Il y a donc une forme de paradoxe à vouloir imposer une pensée, une logique et un raisonnement propres à la médecine, parler « cerveau » et « neuro-développement » alors que les approches de la médecine et des neurosciences ne sont en aucun cas similaires à la pensée, à la logique et au raisonnement de la psychologie et de la métapsychologie. Ces disciplines sont complémentaires et font la richesse du travail de collaboration déjà à l’oeuvre dans nos pratiques, sans que le gouvernement n’ait besoin d’y faire ingérence.

La vérité, Monsieur le Président, est qu’il y a une forme de paradoxe à vouloir améliorer un système de santé en répliquant des mesures, dont celle de la tarification à l’acte, qui ont déjà causé la perte et le démantèlement de tout notre système de santé publique dans nos hôpitaux. 

Alors que la gestion hospitalière de la crise du COVID n’a fait que confirmer les dégâts causés par de telles mesures, vous persistez et signez sur des mesures qui ne feront que répliquer les catastrophes déjà connues et observées… à moins qu’ici aussi il ne vous faille créer de nouveaux dispositifs d’expérimentations pour le prouver !

La seule chose paradoxale qu’il y ait, Monsieur le Président, ce sont les solutions que vous nous proposez et que vous proposez à nos concitoyens. 

A partir de l’instant où vous parviendrez à comprendre que ce que vous considérez être un paradoxe ne fait que vous révéler la complexité de la réalité à laquelle vous ne vous étiez pas préparé, vous devriez pouvoir mieux entendre nos protestations.

A l’heure où vous dites accéder à une demande que vous qualifiez d’historique, il serait grave et irresponsable, Monsieur le Président, que vous y répondiez de la façon dont vous vous apprêtez  à le faire, puisque vous l’aurez compris, il ne s’agit pas seulement ici de répondre à une demande mais bien de considérer la manière avec laquelle vous y répondez. 

Monsieur le Président, pour nous, « le soin est un humanisme » et « […] le premier geste politique, il nous permet d’habiter le monde » (C. Fleury). Vous comprendrez donc que nous ne pouvons que déplorer que vous fassiez d’un geste politique une entrave au Soin, et que nous ne pouvons que fortement nous opposer à vos réformes.

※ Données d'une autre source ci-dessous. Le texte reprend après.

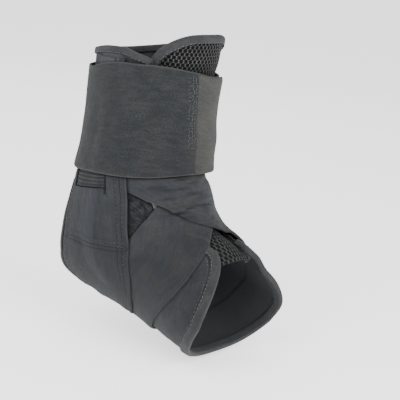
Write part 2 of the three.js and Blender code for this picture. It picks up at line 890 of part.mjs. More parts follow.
function add(name, geometry, finish) {
  const material = new THREE.MeshStandardMaterial({ ...materials[finish], metalness: 0 });
  const mesh = new THREE.Mesh(geometry, material);
  mesh.name = name;
  brace.add(mesh);
}

add("tongue", tongue(), "mesh");
add("quarter_near", quarter(1), "nylon");
add("quarter_far", quarter(-1), "nylon");
add("side_panel_near", sidePanel(1), "nylon");
add("side_panel_far", sidePanel(-1), "nylon");
add("window_webbing_near", windowWebbing(1), "webbing");
add("window_webbing_far", windowWebbing(-1), "webbing");
add("strap_under", strap(false), "strapping");
add("strap_over", strap(true), "strapping");
add("cuff_band", cuffBand(), "elastic");
add("cuff_tab", cuffTab(), "tab");
add("top_binding", topBinding(), "tape");
add("heel_binding", heelBinding(), "tape");
add("toe_binding", toeBinding(), "tape");
add("tongue_binding", tongueBinding(), "tape");
add("lace", lace(), "lace");
for (const turn of laceTurns) {
  const side = turn.side > 0 ? "near" : "far";
  add(`lace_loop_${side}_${laceTurns.indexOf(turn) + 1}`, laceLoop(turn), "lace");
}

export default brace;
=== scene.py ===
# Lace-up ankle brace in the shape it has when worn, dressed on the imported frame.
import math
from functools import partial

import bpy
import numpy as np
from mathutils import Matrix, Vector


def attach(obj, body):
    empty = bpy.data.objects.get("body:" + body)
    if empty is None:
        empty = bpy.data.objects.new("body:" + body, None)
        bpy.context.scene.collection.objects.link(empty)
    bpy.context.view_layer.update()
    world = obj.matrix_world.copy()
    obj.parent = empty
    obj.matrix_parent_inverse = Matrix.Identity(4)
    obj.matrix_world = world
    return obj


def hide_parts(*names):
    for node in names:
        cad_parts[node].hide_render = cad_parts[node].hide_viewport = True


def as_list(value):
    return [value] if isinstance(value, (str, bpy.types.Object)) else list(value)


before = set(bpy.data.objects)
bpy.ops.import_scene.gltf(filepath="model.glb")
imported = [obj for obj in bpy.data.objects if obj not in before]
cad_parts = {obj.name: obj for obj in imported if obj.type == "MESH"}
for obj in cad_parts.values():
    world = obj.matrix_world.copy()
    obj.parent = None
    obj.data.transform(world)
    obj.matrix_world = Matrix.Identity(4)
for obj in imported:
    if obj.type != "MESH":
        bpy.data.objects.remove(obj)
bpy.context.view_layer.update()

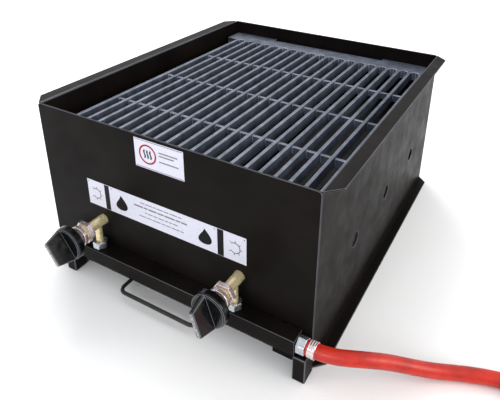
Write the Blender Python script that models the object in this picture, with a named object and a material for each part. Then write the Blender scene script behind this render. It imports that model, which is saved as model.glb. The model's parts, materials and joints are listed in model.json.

Comptant sur votre réactivité pour réajuster au plus vite la trajectoire qui est en train d’être prise, veuillez recevoir, Monsieur le Président de la République, nos salutations les plus respectueuses.

Pour le Collectif PsychologuesCitoyens :

  • Adele TRIBOLET, Psychologue clinicienne dans le secteur public et dans le secteur privé.
  • Florence DRONIOU, Psychologue en Mission Locale et en Service d’Aide par le Travail.
  • Géraldine PIERRON-ROBINET, Docteur en Psychologie, Psychologue clinicienne en établissements hospitaliers et en activité libérale.
  • José PRESAS RODRIGUEZ, Psychologue, Psychothérapeute, Expert près la Cour d’Appel de  Lyon, Exercice en libéral.
  • Leila El ASRI, Psychologue clinicienne dans le secteur privé à but non lucratif et en activité libérale.
  • Lucille WICKER, Psychologue clinicienne dans le secteur public et dans le secteur privé.
  • Ludivine BISSLER,  Docteur en Psychologie, Psychologue clinicienne en activité libérale.
  • Ludivine MASSON-VIELLARD, Psychologue clinicienne en association privée et en IME de Haute Côte-D’Or.
  • Mathilde FUCHET, Psychologue clinicienne, FPH.
  • Raphaël LEICHNER, Psychologue clinicien, Psychothérapeute, Fonctionnaire titulaire FPH.
  • Sandra RAYER, Psychologue clinicienne dans le secteur privé et en activité libérale.
  • Sarah DUFRESNE, Psychologue clinicienne en ESAT, Foyer de vie et en activité libérale.